Rethinking Referral Programs: Valuing the Social Signal

I’ve been thinking about how referral programs work today and how limited they are in how they reward people. Most existing programs are basically just a code or link: you share it with your friends, they click, they sign up, and you get some reward.
But the real value of a referral isn’t just that a link was clicked. It’s how that link was shared.
If I just drop a bare referral link to a friend with no context, the chances of a click-through are pretty low. Maybe the service behind it gives some generic landing page or copy, but my friend has no idea why I think it’s worth their time.

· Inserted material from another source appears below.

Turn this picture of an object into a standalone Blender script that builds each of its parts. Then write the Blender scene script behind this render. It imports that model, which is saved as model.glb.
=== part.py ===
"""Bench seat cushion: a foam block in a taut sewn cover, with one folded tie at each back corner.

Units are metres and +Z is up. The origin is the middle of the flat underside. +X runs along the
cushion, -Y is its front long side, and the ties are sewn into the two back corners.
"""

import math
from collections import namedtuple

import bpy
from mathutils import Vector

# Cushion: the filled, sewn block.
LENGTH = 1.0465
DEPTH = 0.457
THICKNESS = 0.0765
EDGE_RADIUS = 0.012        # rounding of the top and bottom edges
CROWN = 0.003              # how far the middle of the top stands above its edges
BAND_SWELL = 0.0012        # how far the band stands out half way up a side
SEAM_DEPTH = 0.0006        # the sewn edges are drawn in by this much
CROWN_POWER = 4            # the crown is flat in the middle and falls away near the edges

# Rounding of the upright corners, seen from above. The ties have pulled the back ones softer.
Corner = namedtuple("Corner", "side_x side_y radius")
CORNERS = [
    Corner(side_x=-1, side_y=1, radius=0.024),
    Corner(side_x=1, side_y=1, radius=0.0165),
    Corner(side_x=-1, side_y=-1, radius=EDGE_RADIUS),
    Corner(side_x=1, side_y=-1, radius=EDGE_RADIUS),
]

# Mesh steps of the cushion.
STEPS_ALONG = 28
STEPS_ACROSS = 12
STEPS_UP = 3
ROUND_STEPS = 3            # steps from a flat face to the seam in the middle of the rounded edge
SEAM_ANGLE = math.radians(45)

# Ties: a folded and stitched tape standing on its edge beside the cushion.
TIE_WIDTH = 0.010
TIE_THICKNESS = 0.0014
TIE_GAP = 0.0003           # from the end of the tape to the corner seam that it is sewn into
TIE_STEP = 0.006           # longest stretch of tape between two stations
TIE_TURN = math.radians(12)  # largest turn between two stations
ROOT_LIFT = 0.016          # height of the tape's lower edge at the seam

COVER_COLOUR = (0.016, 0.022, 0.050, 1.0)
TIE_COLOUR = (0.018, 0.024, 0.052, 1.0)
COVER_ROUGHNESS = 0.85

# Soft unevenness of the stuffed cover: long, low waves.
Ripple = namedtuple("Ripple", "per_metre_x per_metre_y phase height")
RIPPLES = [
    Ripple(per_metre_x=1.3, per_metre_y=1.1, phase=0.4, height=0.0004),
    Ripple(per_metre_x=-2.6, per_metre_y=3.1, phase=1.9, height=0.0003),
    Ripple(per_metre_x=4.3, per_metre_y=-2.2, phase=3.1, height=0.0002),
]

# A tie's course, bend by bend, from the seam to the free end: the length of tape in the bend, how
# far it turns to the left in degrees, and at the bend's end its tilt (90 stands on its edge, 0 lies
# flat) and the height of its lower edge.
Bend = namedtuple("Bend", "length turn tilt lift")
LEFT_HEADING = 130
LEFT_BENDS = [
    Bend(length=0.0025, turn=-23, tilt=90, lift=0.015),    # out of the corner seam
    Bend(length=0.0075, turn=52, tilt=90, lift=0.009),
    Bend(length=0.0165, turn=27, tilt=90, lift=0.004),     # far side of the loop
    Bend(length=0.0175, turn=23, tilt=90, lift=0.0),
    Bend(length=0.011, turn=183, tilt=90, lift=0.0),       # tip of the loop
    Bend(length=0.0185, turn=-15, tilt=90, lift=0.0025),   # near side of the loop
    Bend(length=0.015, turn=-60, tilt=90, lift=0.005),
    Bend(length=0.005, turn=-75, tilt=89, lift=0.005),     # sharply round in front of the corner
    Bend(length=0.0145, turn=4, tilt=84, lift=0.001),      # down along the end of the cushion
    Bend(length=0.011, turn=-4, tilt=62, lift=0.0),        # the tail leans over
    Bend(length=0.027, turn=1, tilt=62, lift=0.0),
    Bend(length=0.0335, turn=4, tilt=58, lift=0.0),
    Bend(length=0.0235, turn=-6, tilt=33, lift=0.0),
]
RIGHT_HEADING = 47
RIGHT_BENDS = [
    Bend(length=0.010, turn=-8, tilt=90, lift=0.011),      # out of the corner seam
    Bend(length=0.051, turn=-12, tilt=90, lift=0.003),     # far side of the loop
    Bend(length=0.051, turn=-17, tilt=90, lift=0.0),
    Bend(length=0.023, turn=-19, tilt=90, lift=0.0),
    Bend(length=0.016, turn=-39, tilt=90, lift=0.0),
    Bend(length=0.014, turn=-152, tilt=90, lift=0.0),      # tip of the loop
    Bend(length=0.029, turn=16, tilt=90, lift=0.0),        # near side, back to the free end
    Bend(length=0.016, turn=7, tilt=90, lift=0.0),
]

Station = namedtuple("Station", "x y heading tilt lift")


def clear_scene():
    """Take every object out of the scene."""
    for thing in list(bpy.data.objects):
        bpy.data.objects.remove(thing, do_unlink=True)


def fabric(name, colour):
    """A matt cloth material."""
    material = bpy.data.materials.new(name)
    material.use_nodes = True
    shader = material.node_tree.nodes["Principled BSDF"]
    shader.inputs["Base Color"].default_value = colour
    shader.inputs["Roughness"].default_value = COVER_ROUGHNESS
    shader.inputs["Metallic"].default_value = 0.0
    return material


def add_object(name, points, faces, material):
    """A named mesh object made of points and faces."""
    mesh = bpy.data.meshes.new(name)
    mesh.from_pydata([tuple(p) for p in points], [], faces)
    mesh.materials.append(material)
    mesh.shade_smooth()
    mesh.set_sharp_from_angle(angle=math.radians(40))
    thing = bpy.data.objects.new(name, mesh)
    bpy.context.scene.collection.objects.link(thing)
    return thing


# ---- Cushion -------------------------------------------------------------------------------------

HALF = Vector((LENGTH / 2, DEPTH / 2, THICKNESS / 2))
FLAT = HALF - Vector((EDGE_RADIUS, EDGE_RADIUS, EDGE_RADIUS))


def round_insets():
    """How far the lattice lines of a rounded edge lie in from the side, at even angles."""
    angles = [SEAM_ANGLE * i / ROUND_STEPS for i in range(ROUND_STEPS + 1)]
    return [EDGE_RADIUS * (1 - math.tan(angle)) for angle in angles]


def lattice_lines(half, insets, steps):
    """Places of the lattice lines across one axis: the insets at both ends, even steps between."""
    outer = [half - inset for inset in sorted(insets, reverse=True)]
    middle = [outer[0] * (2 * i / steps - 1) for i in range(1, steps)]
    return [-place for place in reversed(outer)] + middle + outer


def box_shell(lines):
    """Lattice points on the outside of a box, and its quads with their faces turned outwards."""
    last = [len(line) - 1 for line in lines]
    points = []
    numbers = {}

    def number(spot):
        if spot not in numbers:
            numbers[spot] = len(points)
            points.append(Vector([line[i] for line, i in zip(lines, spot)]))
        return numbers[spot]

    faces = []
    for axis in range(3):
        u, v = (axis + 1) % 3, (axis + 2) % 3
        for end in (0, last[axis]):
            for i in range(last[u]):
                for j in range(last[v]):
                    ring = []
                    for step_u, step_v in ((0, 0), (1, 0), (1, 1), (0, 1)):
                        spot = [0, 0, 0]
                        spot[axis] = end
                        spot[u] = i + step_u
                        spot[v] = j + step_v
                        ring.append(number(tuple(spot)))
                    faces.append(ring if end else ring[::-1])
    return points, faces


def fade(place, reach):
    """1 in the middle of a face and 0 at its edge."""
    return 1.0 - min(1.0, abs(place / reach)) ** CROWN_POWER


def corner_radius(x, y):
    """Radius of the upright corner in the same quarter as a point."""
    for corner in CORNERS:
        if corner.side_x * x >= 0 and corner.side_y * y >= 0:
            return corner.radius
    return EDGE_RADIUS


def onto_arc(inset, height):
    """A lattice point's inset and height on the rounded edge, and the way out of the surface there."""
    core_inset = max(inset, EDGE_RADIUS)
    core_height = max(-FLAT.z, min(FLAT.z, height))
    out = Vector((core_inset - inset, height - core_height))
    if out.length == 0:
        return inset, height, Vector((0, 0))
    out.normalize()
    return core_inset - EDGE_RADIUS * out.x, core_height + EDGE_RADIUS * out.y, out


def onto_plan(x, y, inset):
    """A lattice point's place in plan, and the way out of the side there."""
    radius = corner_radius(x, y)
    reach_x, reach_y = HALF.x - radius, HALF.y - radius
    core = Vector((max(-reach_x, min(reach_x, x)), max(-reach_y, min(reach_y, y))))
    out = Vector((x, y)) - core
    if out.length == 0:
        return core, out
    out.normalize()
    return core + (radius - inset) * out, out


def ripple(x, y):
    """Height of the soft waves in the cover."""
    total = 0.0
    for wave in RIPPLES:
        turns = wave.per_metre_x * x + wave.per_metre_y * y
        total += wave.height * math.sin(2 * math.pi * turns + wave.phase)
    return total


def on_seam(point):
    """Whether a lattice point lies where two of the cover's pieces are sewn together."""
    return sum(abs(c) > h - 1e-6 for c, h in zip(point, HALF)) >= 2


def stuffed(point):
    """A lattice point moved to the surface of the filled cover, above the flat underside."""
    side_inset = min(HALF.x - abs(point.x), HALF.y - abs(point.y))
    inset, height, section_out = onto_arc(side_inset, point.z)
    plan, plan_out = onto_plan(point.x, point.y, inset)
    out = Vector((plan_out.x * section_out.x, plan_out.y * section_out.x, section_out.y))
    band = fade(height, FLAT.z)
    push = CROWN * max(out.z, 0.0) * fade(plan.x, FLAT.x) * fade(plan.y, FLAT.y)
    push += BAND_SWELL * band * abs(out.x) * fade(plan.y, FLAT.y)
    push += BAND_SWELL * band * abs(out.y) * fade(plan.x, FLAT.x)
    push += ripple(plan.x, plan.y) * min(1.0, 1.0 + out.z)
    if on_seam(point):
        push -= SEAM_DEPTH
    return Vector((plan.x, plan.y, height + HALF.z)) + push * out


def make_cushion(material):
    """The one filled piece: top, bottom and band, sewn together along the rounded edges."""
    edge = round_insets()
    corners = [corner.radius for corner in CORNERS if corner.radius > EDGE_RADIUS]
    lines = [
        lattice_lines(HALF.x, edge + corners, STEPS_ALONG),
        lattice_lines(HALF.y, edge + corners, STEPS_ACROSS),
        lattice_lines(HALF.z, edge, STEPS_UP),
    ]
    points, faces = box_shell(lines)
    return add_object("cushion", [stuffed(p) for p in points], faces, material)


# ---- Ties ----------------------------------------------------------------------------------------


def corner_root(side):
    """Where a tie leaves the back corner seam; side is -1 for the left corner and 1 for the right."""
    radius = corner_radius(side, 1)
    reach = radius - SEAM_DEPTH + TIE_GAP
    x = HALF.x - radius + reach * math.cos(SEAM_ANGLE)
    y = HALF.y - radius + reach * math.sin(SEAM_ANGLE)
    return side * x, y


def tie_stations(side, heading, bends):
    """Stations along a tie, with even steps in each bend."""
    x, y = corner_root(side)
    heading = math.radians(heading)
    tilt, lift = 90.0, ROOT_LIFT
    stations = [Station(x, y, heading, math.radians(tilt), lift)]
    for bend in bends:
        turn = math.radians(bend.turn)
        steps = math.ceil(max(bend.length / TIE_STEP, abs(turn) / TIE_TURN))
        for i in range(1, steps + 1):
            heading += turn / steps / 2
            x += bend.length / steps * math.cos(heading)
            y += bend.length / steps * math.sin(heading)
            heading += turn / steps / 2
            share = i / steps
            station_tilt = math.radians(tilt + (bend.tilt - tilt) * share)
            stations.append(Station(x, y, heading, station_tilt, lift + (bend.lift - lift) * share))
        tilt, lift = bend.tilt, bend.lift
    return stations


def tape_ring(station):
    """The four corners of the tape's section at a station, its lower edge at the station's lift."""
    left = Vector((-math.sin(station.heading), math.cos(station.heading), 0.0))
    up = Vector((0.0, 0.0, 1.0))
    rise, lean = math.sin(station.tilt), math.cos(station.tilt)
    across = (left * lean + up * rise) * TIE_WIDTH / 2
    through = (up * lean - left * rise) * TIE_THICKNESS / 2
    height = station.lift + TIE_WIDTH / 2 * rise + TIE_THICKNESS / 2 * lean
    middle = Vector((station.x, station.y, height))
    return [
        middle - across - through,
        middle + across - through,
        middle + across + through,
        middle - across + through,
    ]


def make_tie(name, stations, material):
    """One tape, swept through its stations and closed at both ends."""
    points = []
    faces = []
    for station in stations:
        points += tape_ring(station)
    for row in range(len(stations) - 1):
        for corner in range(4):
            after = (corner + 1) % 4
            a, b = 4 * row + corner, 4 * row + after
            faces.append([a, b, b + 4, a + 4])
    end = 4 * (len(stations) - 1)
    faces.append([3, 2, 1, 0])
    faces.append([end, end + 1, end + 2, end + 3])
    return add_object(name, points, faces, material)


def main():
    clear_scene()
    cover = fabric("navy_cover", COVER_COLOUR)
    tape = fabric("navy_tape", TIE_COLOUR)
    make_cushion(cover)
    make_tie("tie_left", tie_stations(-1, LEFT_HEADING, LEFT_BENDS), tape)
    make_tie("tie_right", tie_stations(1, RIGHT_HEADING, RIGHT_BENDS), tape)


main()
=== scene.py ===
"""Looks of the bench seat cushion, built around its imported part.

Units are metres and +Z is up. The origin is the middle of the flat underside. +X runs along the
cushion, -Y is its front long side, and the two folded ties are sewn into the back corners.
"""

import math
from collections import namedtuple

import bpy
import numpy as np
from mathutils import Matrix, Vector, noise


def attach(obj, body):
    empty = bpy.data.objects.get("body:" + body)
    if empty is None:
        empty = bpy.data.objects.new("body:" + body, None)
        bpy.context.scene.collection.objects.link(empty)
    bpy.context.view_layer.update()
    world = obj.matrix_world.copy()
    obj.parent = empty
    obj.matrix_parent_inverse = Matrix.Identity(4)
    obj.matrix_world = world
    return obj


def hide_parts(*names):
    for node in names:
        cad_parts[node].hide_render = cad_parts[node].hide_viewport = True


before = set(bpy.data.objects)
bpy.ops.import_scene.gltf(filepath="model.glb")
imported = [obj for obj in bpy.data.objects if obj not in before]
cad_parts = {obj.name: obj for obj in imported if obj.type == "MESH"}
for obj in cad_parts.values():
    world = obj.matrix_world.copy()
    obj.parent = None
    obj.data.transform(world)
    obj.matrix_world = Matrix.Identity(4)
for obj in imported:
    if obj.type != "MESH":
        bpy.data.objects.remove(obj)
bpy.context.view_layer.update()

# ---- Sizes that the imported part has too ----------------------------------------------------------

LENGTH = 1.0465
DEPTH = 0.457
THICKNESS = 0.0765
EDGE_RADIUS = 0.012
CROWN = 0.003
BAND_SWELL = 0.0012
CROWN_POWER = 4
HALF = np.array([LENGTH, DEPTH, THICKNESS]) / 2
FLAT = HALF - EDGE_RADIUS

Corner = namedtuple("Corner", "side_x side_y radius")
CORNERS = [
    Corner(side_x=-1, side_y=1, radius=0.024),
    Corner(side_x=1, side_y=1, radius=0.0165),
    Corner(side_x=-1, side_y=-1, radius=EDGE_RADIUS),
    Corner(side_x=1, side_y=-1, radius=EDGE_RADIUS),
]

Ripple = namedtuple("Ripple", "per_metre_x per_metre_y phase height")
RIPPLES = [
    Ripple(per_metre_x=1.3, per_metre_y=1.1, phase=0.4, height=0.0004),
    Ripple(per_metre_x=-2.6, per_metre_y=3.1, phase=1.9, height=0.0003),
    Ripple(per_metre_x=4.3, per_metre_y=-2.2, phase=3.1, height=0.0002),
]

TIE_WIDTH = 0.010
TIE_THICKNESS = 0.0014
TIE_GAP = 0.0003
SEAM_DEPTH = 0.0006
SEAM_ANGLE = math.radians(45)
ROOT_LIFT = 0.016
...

Now compare that to a different scenario: I send my friend a message saying something like, “Hey, I love this service, and here’s why you should try it,” and then include the link. That’s a much stronger social signal. It’s more personal, more persuasive, and far more likely to convert.

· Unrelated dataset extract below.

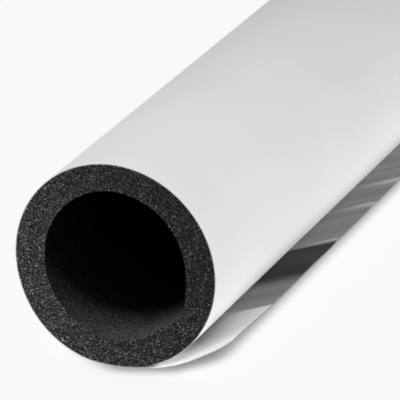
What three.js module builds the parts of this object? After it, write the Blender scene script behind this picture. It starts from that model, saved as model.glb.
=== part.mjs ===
// One length of pipe lagging: a slit tube of closed-cell foam, wrapped in a bonded cladding sheet
// whose free edge runs on past the slit as an adhesive lap, still covered by its release film.
// Millimetres, +Z up. The tube lies along Y, with the lap on its +X side near the floor.
import * as THREE from 'three';

// Tube: the bore is the outside diameter of the pipe it covers.
const tubeLength = 1000;
const pipeBore = 70;
const foamWall = 13;
const slitGap = 0.4;
const slitAngle = 10; // degrees from straight down towards the lap side

// Sheets
const claddingThickness = 0.4;
const filmThickness = 0.15;
const glueLine = 0.15; // between foam and cladding, and between lap and film

// Lap: it leaves the slit a little lower than the tangent, curls up and then runs straight.
const lapWidth = 50;
const lapLift = 7.3; // degrees
const lapCurlRadius = 66;
const lapCurlLength = 32;
const lapClearance = 0.3; // between the lap and the cladding's other edge
const filmSetback = 53; // bare stretch of the lap at the near end
const filmMargin = 8; // bare strip of the lap beside the slit

// Faceting of the round sections
const facets = 96;
const lapSteps = 24;

const foamInnerRadius = pipeBore / 2;
const foamOuterRadius = foamInnerRadius + foamWall;
const claddingInnerRadius = foamOuterRadius + glueLine;
const claddingOuterRadius = claddingInnerRadius + claddingThickness;

const radians = THREE.MathUtils.degToRad;
const fullTurn = 2 * Math.PI;

// The sections are drawn as seen from the near end. Angles run from straight down towards the lap.
function onCircle(radius, angle) {
  return new THREE.Vector2(radius * Math.sin(angle), -radius * Math.cos(angle));
}

// Points of an arc on a grid of equal facets, with one facet centred on straight down.
function arcPoints(radius, from, to) {
  const step = fullTurn / facets;
  const angles = [from];
  for (let i = Math.ceil(from / step); (i + 0.5) * step < to; i += 1) {
    angles.push((i + 0.5) * step);
  }
  angles.push(to);
  return angles.map((angle) => onCircle(radius, angle));
}

// The angle at which the slit's wall on the given side (-1 or 1) meets a circle.
function slitEdge(radius, side) {
  return radians(slitAngle) + side * Math.asin(slitGap / 2 / radius);
}

// A point of the lap: distance out from the slit along its middle, and offset towards the tube.
function lapPoint(distance, offset) {
  const middle = (claddingInnerRadius + claddingOuterRadius) / 2;
  const start = slitEdge(middle, -1);
  const heading = start - radians(lapLift);
  const curl = Math.min(distance, lapCurlLength) / lapCurlRadius;
  const straight = Math.max(distance - lapCurlLength, 0);
  const end = heading + curl;
  const point = onCircle(middle, start);
  point.x += lapCurlRadius * (Math.sin(end) - Math.sin(heading)) + straight * Math.cos(end);
  point.y += lapCurlRadius * (Math.cos(heading) - Math.cos(end)) + straight * Math.sin(end);
  point.x -= offset * Math.sin(end);
  point.y += offset * Math.cos(end);
  return point;
}

function lapPoints(from, offset) {
  const points = [];
  for (let i = 0; i <= lapSteps; i += 1) {
    points.push(lapPoint(from + ((lapWidth - from) * i) / lapSteps, offset));
  }
  return points;
}

// The cladding's other edge starts where the lap under it has cleared its outer face.
function claddingStart() {
  const reach = claddingOuterRadius + lapClearance;
  const clear = lapPoints(0, claddingThickness / 2).find((point) => point.length() > reach);
  return Math.max(Math.atan2(clear.x, -clear.y), slitEdge(foamOuterRadius, 1));
}

// Extrude a section along Y from the given distance behind the near end to the far end.
function extrudeAlong(outline, setback) {
  const depth = tubeLength - setback;
  const geometry = new THREE.ExtrudeGeometry(new THREE.Shape(outline), { depth, bevelEnabled: false });
  geometry.rotateX(Math.PI / 2);
  geometry.translate(0, tubeLength, 0);
  return geometry;
}

function piece(name, geometry, material) {
  const mesh = new THREE.Mesh(geometry, material);
  mesh.name = name;
  return mesh;
}

function foamTube() {
  const outer = arcPoints(
    foamOuterRadius,
    slitEdge(foamOuterRadius, 1),
    fullTurn + slitEdge(foamOuterRadius, -1),
  );
  const inner = arcPoints(
    foamInnerRadius,
    slitEdge(foamInnerRadius, 1),
    fullTurn + slitEdge(foamInnerRadius, -1),
  );
  const foam = new THREE.MeshStandardMaterial({ color: 0x34353a, roughness: 0.95, metalness: 0 });
  return piece('foam_tube', extrudeAlong([...outer, ...inner.reverse()], 0), foam);
}

function claddingJacket() {
  const start = claddingStart();
  const outerEnd = fullTurn + slitEdge(claddingOuterRadius, -1);
  const innerEnd = fullTurn + slitEdge(claddingInnerRadius, -1);
  const outer = [
    ...arcPoints(claddingOuterRadius, start, outerEnd),
    ...lapPoints(0, -claddingThickness / 2).slice(1),
  ];
  const inner = [
    ...arcPoints(claddingInnerRadius, start, innerEnd),
    ...lapPoints(0, claddingThickness / 2).slice(1),
  ];
  const sheet = new THREE.MeshStandardMaterial({ color: 0xdcdddf, roughness: 0.6, metalness: 0 });
  return piece('cladding_jacket', extrudeAlong([...outer, ...inner.reverse()], 0), sheet);
}

function releaseFilm() {
  const seat = claddingThickness / 2 + glueLine;
  const outline = [
    ...lapPoints(filmMargin, seat),
    ...lapPoints(filmMargin, seat + filmThickness).reverse(),
  ];
  const film = new THREE.MeshStandardMaterial({ color: 0x7b7c7f, roughness: 0.25, metalness: 0 });
  return piece('release_film', extrudeAlong(outline, filmSetback), film);
}

const lagging = new THREE.Group();
lagging.add(foamTube(), claddingJacket(), releaseFilm());

// The origin is the middle of the underside of the whole piece.
const box = new THREE.Box3().setFromObject(lagging);
const centre = box.getCenter(new THREE.Vector3());
lagging.position.set(-centre.x, -centre.y, -box.min.z);

export default lagging;
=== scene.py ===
"""Looks of a length of pipe lagging: a slit foam tube in a bonded cladding sheet with an open lap.

The tube lies along Y. Sections are drawn as seen from the near end: angles run from straight
down towards the lap, which is on the +X side. Everything is in metres.
"""

import math

import bmesh
import bpy
import numpy as np
from mathutils import Matrix, Vector, noise


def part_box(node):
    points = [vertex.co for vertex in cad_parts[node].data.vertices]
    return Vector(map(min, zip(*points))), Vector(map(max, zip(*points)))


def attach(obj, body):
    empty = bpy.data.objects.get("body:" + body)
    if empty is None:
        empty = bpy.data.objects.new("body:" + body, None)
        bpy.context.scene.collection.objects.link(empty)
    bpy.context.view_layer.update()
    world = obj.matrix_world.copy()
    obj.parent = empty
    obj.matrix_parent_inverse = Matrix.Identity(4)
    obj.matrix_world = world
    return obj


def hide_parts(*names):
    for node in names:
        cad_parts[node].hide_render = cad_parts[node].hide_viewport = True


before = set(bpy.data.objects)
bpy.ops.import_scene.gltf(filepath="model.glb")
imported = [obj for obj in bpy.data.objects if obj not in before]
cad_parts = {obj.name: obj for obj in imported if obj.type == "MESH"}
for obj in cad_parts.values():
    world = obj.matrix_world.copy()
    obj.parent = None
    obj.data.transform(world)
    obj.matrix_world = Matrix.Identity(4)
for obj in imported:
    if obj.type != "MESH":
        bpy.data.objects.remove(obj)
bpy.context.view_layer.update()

# Sizes that the solids were made to
BORE_RADIUS = 0.035
FOAM_WALL = 0.013
CLADDING = 0.0004
FILM = 0.00015
GLUE_LINE = 0.00015
SLIT = math.radians(10)
LAP_WIDTH = 0.050
FILM_START = 0.053

# Here the slit is nearly shut, and the film starts a little farther out from it.
SLIT_GAP = 0.00008
FILM_MARGIN = 0.009

FOAM_RADIUS = BORE_RADIUS + FOAM_WALL
CLADDING_MIDDLE = FOAM_RADIUS + GLUE_LINE + CLADDING / 2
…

So how do you capture and reward that difference?
One idea: a referral system where everything still runs through the service, but proof of the referral is submitted via screenshots. You share your link however you want—text, chat, social—and then upload a screenshot of what you actually sent.
The service could then evaluate the “quality” or value of that referral based on the screenshot and how you framed the recommendation. Your reward could scale with that value, rather than treating every referral as identical.
It’s an interesting way to think about referrals: not just tracking clicks, but measuring and rewarding the social signal behind them.